Na linguagem gramatical, o sincretismo é o nome que se dá ao fenômeno de uma palavra exercer duas ou mais funções.(9)
é claro que ao se falar em ações sincréticas, o sentido é o da linguagem gramatical, pela qual temos as duas funções de um processo, conhecimento e execução, numa mesma fase.
Não há nenhuma conotação filosófica, onde o termo sincretismo foi usado por RENAN (L´avenir de la science) para distinguir três atos do conhecimento humano relativo a um objeto completo: 1º) visão geral e confusa do todo (sincretismo); 2º) visão distinta e analítica das partes (análise); 3º) recomposição sintética do todo com o conhecimento que se tem, das partes (sínteses).

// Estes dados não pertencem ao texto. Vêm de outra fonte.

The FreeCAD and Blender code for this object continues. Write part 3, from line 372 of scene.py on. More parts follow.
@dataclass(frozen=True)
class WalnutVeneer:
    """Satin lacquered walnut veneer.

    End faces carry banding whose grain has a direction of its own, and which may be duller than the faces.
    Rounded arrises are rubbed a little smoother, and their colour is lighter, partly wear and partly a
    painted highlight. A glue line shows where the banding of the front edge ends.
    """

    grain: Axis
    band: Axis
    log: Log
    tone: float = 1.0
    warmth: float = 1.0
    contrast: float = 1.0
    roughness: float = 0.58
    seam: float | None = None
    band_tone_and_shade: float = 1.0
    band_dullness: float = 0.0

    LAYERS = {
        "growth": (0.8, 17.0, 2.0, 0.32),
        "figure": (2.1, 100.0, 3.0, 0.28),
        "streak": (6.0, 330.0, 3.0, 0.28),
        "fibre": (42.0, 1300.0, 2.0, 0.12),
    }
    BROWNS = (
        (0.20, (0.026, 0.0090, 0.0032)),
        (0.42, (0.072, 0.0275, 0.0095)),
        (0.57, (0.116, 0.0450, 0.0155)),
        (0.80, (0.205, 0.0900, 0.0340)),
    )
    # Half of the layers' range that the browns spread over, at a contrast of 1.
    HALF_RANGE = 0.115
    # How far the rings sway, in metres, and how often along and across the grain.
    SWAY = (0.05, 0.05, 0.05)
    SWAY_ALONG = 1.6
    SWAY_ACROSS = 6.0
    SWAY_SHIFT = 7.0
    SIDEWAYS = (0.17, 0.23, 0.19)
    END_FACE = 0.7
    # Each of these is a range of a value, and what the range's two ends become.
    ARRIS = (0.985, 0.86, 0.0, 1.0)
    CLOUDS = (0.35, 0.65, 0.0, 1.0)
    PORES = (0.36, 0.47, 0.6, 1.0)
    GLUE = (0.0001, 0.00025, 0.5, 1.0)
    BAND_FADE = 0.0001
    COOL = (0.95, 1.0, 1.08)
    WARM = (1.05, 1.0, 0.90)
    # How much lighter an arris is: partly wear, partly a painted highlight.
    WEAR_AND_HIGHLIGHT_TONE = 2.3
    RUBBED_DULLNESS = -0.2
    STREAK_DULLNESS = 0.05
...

As ações sincréticas são, portanto, aquelas que numa mesma fase, concomitantemente faz-se a cognição (processo de conhecimento) e execução, inexistindo os dois procedimentos, um após o outro, como comumente é feito, razão pela qual, a sentença com trânsito em julgado é auto-exequível, ou executável mediante a simples expedição de um mandado.
Entendemos que a lei processual deve obrigar o Juiz a dar sempre sentença líquida; na fase de conhecimento ele não só decide o "an debeatur", como também o "quantum debeatur"; isto geralmente ocorre nas denominadas ações condenatórias, pois nas constitutivas e mandamentais, v.g., já temos a aplicação do sincretismo no sistema processual brasileiro.

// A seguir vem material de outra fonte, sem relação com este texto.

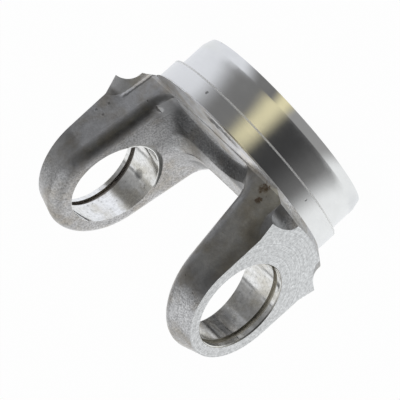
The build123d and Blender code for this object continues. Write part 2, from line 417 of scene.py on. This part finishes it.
def bored_steel(place, x, bore_away):
    """Bored holes: bright, with stains, mottling and feed lines; painted shade in the grooves, deeper in the
    -X ear's, and in the rougher reliefs.
    """
    feed = x.lines(5.0, 2.0)
    stain = place.noise(5.5, 4.0, stretch=(1.6, 1.0, 1.0)).step(0.42, 0.68)
    mottle = place.noise(0.9, 3.0)
    speck = mottle.step(0.36, 0.28)
    stained = place.spots(BORE_STAINS, mottle - 0.5) * mottle.step(0.30, 0.60, 0.25, 0.62)
    tone = feed.step(0.3, 0.7, 0.93, 1.04) * mottle.step(0.25, 0.75, 0.84, 1.10)
    tone = tone * (1.0 - speck * 0.35) * (1.0 - stained)
    deep = bore_away.step(BORE + 0.08, BORE + 0.30)
    groove = deep * abs(x).step(RELIEF_END + 3.0, RELIEF_END + 4.0)
    # Painted shade in the reliefs and, next, in the grooves, darker in the -X ear's
    colour = deep.mix(stain.mix(BORED, BORED_STAIN), RELIEF_SHADE)
    colour = groove.mix(colour, x.step(-1.0, 1.0).mix(GROOVE_SHADE_LEFT, GROOVE_SHADE_RIGHT))
    rough = stain.step(0.0, 1.0, 0.10, 0.24) + deep * 0.2
    return colour.times(tone), rough, feed * 0.15 + mottle * 0.25


def bored_mask(across, bore_away, faced):
    """1 on the bores, their grooves, reliefs and mouth chamfers, and 0 elsewhere."""
    in_bore = bore_away.step(BORE + 0.10, BORE + 0.05)
    in_deep = bore_away.step(GROOVE + 0.10, GROOVE + 0.05)
    in_groove = in_deep * across.band(GROOVE_START, GROOVE_END, 0.02)
    in_relief = in_deep * across.step(RELIEF_END + 0.04, RELIEF_END + 0.01)
    in_mouth = bore_away.step(BORE + 0.45, BORE + 0.40) * across.step(FACE - 0.40, FACE - 0.36)
    return in_bore.most(in_groove).most(in_relief).most(in_mouth * (1.0 - faced))


def forged_steel():
    """The yoke's steel. Where each finish lies is told from the place on the part."""
    material = bpy.data.materials.new("forged_steel")
    tree, surface, metres = start_tree(material, "ShaderNodeOutputMaterial", "Object")
    place = metres.times(1.0 / MM)
    x, y, z = place.axes()
    across = abs(x)
    bore_away = (y * y + z * z).root()

    turned = z.step(COLLAR_START + 0.05, COLLAR_START)
    faced = across.step(FACE - 0.06, FACE - 0.03)
    bored = bored_mask(across, bore_away, faced)
    # The painted highlight on the collar edge is made less metallic
    *turned_look, edge_highlight_dulling = turned_steel(place, z)
    faced_look = faced_steel(place, bore_away)
    bored_look = bored_steel(place, x, bore_away)
    colour, rough, height = forged_skin(place, x, y, z)
    for mask, look in ((turned, turned_look), (faced, faced_look), (bored, bored_look)):
        colour = mask.mix(colour, look[0])
        rough = rough + (look[1] - rough) * mask
        height = height + (look[2] - height) * mask

    bump = place.node("ShaderNodeBump", Height=height, Strength=1.0, Distance=BUMP_DEPTH)
    shader = place.node(
        "ShaderNodeBsdfPrincipled",
        Base_Color=colour,
        Metallic=1.0 - edge_highlight_dulling * turned,
        Roughness=rough,
        Normal=bump,
    )
    tree.links.new(shader.socket, surface)
    return material


set_camera()
studio_world()
studio_floor()
add_lamp("key", KEY_PLACE, KEY_SIZE, KEY_WATTS)
yoke.data.materials.clear()
yoke.data.materials.append(forged_steel())

scene = bpy.context.scene
scene.view_settings.view_transform = "Standard"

A ação possessória tem eficácia executiva lato sensu, e em sua tese de doutoramento, sobre o título, "A Execução de Sentença e a Garantia do Devido Processo Legal", o Prof. Humberto Theodoro Júnior, citado pelo Ministro Athos Carneiro no REsp. nº 739-RJ, "sustenta que da natureza executiva lato sensu das sentenças que acolhem a demanda possessória decorre o efeito importantíssimo da inadmissibilidade de embargos á execução."

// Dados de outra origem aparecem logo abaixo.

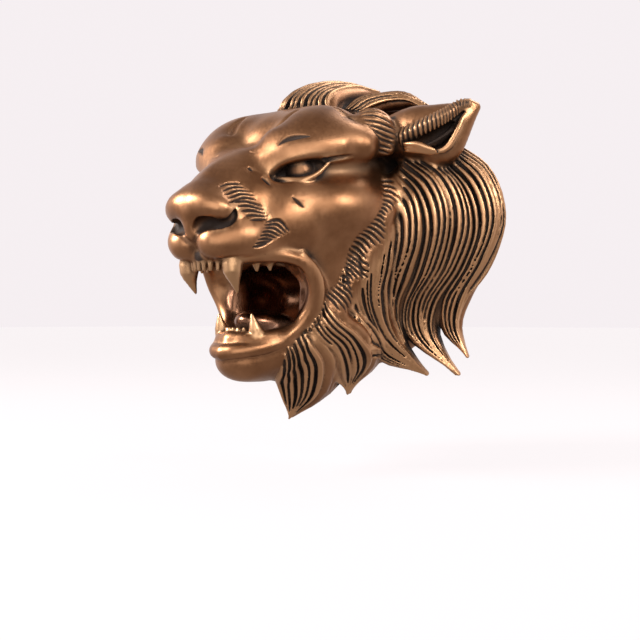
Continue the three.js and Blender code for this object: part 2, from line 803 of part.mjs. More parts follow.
// the sculpt's second axis points out of the wall and the model's points into it, so each face is turned round
for (let i = 0; i < index.length; i += 3) [index[i + 1], index[i + 2]] = [index[i + 2], index[i + 1]];
const geometry = new THREE.BufferGeometry();
geometry.setAttribute("position", new THREE.Float32BufferAttribute(positions, 3));
geometry.setIndex(index);
geometry.computeVertexNormals();

const brass = new THREE.MeshStandardMaterial({ color: 0x8a6236, metalness: 0.9, roughness: 0.4 });
const mask = new THREE.Mesh(geometry, brass);
mask.name = "lion_mask";
const group = new THREE.Group();
group.add(mask);

export default group;
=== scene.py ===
"""A roaring lion's head in antiqued brass, made to hang on a wall.

The head is sculpted as clay on a grid: each number is the distance to the surface, and stamps are melted
into it or cut out of it. Sculpting is in millimetres, across to the head's left, out from the wall, and up.
The frame is in metres, with the wall at y = 0 and the lion looking toward -Y.
"""
import math

import bmesh
import bpy
import numpy as np
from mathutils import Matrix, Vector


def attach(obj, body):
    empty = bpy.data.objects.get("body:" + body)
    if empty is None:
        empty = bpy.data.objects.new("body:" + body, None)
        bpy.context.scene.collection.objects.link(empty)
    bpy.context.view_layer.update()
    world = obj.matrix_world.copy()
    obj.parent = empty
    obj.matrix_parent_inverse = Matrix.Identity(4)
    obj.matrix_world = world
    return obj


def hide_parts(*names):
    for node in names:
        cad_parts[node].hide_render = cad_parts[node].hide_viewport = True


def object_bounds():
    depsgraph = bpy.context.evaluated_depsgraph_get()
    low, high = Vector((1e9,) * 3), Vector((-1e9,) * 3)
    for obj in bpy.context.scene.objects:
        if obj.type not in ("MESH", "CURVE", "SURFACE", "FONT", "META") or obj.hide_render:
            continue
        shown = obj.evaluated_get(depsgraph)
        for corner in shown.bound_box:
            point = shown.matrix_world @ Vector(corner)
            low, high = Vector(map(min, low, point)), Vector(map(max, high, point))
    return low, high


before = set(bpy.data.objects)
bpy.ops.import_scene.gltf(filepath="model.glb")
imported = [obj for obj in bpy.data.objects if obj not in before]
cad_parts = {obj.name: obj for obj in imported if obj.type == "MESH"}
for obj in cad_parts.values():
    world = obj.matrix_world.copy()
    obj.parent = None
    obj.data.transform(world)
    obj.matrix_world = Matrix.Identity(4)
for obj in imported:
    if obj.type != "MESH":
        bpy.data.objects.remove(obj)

import openvdb
from mathutils import Vector
from mathutils.kdtree import KDTree

CAD_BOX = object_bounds()

# Sculpting, in millimetres
GRID = 1.0
CLAY_LOW = (-30, -6, -196)
CLAY_HIGH = (208, 290, 192)
FAR = 60.0
TRIANGLES = 196000
MM = 0.001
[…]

A impossibilidade de se apresentar Embargos de Retenção, na fase executória das ações possessórias já foi objeto de apreciação pelo Superior Tribunal de Justiça, que por unanimidade da sua 4ª Turma decidiu: "Nas ações possessórias, a sentença de procedência tem eficácia executiva "lato sensu" , com execução mediante simples expedição e cumprimento de um mandado. Inocorrência, nas ações possessórias, da dicotomia ação de cognição e ação de execução".(10)
No STJ há outro julgado entendendo que não cabe embargos de retenção por benfeitorias em ação possessória, e se ele não foi pleiteado na resposta ao pedido possessório, o direito fica precluso.(11)
No mesmo sentido doutrina Ovídio Baptista da Silva (12) e Adroaldo Furtado Fabrício, para quem "há um outro ângulo pelo qual o problema pode e deve ser encarado, e é o da eficácia da sentença. Seja de manutenção, seja de reintegração, o julgado impõe por si mesmo os seus efeitos, sem necessidade de um ulterior processo de execução: esta se restringe á expedição e cumprimento de um mandado, sem necessidade de outra citação ou formalidades outras. A auto-executabilidade da sentença deferitória da reintegração ou manutenção é característica da proteção interdital e, portanto, independente do rito, assim como independente de haver decorrido tempo maior ou menor de ano e dia desde a ofensa á posse até o ajuizamento da ação."(13)
As ações possessórias, a ação de despejo, o mandado de segurança, v.g. são exemplos clássicos de ações sincréticas, pois não exigem, após o trânsito em julgado do processo de conhecimento, um novo processo (execução) para haver o direito pleiteado.